Il funzionamento di essa è conosciuto e semplice: si tratta di una piattaforma internet che consente ai suoi iscritti di affittare una stanza o un appartamento; i visitatori esprimono un gradimento e come compenso per la intermediazione la piattaforma ottiene un guadagno proporzionale alla transazione. È uno dei casi più famosi della famosa “economia delle piattaforme”, dei modi di “mettere a valore” attraverso l’uso di internet un proprio bene.
Questo nuovo potente mezzo ha incrementato il processo di sfruttamento urbano, dando un volto nuovo alla città che tende a diventare una Disneyland permanente: movida, ristorazione, articoli da souvenir, marchi di moda e Made in Italy. Per quanto possa essere divertente passare qualche ora in un parco giochi, pochi vorrebbero viverci. I residenti che fine fanno?
Nel nostro caso i residenti più che venire rimpiazzati da altri più abbienti, tendono a cedere il passo al turismo mordi e fuggi. Si tratta di un circolo vizioso: in una città che ha puntato tutto sul turismo e non offre grandi opportunità lavorative, affittare può essere una integrazione del reddito (o sostituzione!) significativa. Ma così facendo si rafforza la vocazione esclusivamente turistica sacrificando tutto il resto. Risultato: Firenze è la città che ha il maggior numero di affitti Airbnb in Italia in rapporto agli abitanti (più di Roma o Venezia).
L’amministrazione ha promosso il turismo di lusso all’interno del centro storico e non è stata capace di arginare l’espansione di Airbnb. E questa è davvero la quadratura del cerchio: a fronte dello sviluppo forsennato delle attività economiche legate al turismo di massa (lavoro, produzione) e di una parallela rendita edilizia ad esso legata (valorizzazione e investimenti) la città sta avallando tale sistema investendo di più nelle zone che generano tali introiti: destinazioni d’uso per ospitalità di lusso, servizi migliori, sorveglianza e controllo del territorio disegnano una città di seria A ed una di serie B.

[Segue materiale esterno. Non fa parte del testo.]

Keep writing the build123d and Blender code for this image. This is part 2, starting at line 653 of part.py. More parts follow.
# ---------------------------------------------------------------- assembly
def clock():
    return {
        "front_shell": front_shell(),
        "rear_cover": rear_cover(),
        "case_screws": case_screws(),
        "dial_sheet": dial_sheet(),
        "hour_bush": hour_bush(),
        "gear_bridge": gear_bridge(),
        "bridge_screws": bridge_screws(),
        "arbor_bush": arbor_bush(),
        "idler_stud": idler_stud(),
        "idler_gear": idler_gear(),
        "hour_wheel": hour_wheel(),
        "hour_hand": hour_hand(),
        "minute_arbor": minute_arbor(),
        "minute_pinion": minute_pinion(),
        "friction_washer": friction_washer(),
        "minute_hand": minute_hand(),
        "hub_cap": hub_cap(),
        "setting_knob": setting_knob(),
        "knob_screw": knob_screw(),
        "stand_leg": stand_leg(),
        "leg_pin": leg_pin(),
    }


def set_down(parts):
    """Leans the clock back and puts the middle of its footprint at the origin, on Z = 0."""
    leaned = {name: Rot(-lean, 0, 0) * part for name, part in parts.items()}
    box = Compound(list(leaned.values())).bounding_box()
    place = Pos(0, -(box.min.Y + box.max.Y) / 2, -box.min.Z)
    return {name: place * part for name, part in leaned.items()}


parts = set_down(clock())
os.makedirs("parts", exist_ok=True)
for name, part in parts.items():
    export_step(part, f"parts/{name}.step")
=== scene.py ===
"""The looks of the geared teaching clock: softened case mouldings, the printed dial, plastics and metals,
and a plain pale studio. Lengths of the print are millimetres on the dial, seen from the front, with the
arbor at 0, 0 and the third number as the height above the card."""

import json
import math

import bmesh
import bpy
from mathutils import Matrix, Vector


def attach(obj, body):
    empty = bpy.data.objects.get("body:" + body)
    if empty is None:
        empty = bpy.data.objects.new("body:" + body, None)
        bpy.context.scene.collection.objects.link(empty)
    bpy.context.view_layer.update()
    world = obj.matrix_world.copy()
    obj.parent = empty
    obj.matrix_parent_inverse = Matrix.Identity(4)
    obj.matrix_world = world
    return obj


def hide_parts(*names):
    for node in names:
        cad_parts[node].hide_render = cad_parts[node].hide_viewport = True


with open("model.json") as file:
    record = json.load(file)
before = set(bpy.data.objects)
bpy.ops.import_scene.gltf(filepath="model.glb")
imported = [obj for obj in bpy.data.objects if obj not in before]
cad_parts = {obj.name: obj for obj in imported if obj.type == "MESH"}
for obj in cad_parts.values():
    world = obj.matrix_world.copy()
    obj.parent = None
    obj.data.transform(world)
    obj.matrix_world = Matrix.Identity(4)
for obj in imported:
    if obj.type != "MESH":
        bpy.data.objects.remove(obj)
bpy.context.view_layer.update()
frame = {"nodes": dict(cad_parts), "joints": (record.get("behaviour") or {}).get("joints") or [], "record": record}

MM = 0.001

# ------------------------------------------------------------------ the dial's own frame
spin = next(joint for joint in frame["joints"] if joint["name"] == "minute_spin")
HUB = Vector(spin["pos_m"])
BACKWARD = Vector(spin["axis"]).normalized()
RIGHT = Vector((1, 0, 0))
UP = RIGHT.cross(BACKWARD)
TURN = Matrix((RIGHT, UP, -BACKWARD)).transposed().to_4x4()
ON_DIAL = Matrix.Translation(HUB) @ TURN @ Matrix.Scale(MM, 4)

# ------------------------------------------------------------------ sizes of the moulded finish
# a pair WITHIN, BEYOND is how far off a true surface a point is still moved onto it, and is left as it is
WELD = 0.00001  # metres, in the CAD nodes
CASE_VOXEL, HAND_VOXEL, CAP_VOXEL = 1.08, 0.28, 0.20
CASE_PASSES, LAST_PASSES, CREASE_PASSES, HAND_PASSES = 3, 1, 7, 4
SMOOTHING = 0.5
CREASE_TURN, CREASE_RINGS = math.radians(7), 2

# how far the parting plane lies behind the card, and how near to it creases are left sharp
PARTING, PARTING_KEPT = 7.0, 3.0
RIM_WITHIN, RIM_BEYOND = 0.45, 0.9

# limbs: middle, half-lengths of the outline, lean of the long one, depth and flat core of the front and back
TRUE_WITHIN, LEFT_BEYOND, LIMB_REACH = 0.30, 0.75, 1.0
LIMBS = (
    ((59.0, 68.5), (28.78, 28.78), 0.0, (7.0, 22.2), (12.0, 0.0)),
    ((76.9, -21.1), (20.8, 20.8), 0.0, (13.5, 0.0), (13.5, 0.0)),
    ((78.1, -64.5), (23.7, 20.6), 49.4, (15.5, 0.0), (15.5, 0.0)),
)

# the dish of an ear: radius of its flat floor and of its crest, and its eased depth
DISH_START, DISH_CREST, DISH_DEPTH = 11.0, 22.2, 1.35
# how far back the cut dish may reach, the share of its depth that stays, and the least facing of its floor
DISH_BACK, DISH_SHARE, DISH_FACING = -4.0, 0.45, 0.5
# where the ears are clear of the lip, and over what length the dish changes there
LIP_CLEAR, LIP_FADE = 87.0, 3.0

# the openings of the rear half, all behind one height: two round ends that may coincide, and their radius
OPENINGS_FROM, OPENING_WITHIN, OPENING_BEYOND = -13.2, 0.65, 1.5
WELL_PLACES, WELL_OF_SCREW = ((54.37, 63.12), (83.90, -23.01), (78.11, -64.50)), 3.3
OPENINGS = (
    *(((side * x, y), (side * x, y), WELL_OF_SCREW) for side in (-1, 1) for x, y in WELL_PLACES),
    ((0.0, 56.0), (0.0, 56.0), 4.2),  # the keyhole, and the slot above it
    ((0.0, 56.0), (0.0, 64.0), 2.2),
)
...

Così si spiega non solo la bizzarra ordinanza delle “zone rosse” avallata dal Sindaco e diretta a rendere sicuri i quartieri più in vista, ma anche la serie di misure di blindatura securitaria contenute nel programma della coalizione che propone la riconferma del sindaco Nardella: più forze dell’ordine, più polizia, più vigili, più telecamere di sorveglianza.
Occorre, poi, porre il tema della diseguaglianza generata da tale dinamica. In una ricerca di dell’Università di Siena emerge come nel campione di 13 città italiane in cui Airbnb ha preso massicciamente piede, si ha un incremento in quasi tutte dell’indice di diseguaglianza (indice GINI). Quindi i benefici di questa piattaforma non sono distribuiti in maniera uniforme.
A conferma di ciò, sulla piattaforma non sono solo singoli privati che affittano: i tre host maggiori offrono rispettivamente 64, 89 e 162 (sic!) appartamenti. È chiaro che si tratta di agenzie, per cui non siamo più nel terreno della integrazione di un reddito familiare ma di una vera e propria attività imprenditoriale che andrebbe tassata in maniera differente.
In diverse città del mondo vi sono state sollevazioni cittadine verso Airbnb (San Francisco, Barcellona, Santa Monica fra gli altri) e forti misure limitative per affrontare il fenomeno.
La lista dei Verdi per Firenze intende andare in tale direzione impiegando tutti gli strumenti disponibili dal quadro normativo e chiedendo maggiori poteri regolativi.
Non vogliamo criminalizzare chi utilizza Airbnb, ma regolare il fenomeno graduando l’onere fiscale a vantaggio dei cittadini che sicuramente non vogliono trovarsi a fare la spesa assieme a Topolino e Pippo, in un rutilante parco Disneyano di cui, chissà, magari gli stessi turisti potrebbero un giorno stufarsi.